**EXERCISE REQUIREMENTS**
How many lines hold the string "with"? Give only the number.

**INFORMATION PROVIDED**
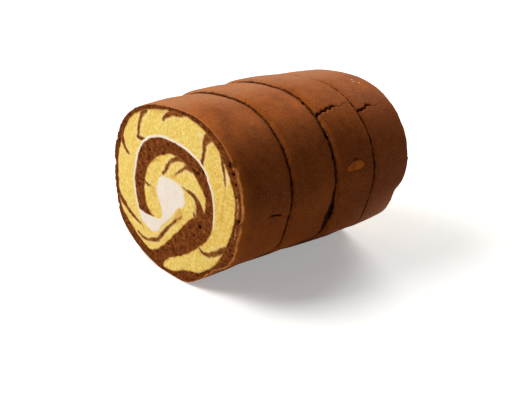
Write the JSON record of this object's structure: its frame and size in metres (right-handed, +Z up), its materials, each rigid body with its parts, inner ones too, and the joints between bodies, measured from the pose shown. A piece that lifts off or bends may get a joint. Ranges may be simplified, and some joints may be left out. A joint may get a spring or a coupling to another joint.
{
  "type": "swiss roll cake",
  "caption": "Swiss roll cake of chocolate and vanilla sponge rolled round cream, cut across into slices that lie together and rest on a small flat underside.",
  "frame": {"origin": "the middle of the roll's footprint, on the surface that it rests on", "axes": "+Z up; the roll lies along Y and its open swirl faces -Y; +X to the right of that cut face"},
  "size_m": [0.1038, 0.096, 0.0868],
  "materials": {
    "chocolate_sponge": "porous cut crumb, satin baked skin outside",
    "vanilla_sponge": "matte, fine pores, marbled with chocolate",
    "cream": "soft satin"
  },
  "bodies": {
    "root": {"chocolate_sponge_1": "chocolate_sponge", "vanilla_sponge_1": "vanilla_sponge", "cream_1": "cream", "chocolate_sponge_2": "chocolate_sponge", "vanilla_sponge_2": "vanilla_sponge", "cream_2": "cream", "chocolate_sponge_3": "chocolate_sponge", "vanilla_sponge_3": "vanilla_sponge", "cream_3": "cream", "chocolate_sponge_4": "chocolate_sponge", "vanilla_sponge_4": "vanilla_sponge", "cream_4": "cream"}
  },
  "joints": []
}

**EXERCISE ANSWER**
2